During many advanced classes, I’ve noticed how some Teachers ask the students to have a dance to a song and they would observe and assess the majority level of the Students. They would then teach according to their assessment.
The question is why do the teachers make either choice? Is it because they want most of the students to be able to get something out of this class? On the downside, it means the experienced students who are capable of learning advanced classes would never benefit. This was supposed to be an advanced class after all!
As mentioned, I have very mixed feelings for this because many would probably argue;
“A teacher’s role includes helping their students gain confidence rather than teaching materials beyond the students’ level and utterly destroying all the confidence they have to begin with.”
Suggestion: I would say this idea would require organisers to pre-qualify students and only once pre-qualified then students may attend these advanced classes.
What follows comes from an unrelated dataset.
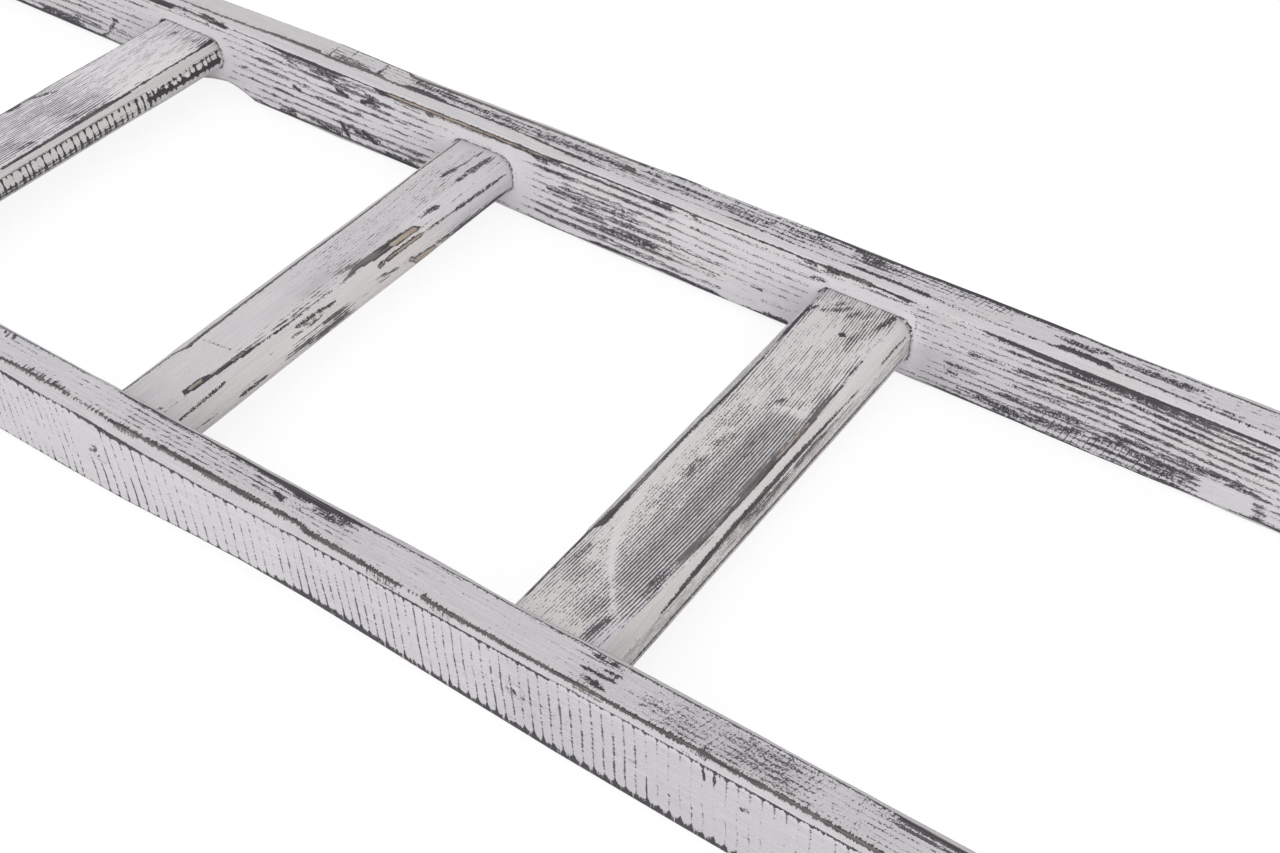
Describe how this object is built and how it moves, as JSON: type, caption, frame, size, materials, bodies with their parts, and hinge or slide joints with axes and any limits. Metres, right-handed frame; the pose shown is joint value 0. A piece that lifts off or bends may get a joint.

It’s impossible and not practical for teachers to be pre-qualifying during a class, there just isn’t the time.
Students, you could probably find a practise partner to go with and do not rotate, just make sure you stand outside the rotation circle to avoid confusing those rotating.
UPDATE: There are now better options for experienced dance students. Going to dance camps and weeklong training programmes where the levels are better controlled. Just make sure you check the registration/application process if there are any pre-requisites for level of experiences to meet.
In the early stages of your dance journey (0-3 years), I would recommend finding teachers who manage points 1-5 very well. This is essentially important when picking teachers to help build your dance foundation and fundamentals.
If you are a dance teacher or looking to become one, then this would give you an idea what some of the frustrations we students feel in classes, and hopefully help you make sure to cover these areas.
Many of these were all based on my own personal experience and observations. Are there any other common mistakes you’ve seen teachers make? Please share it in the comment!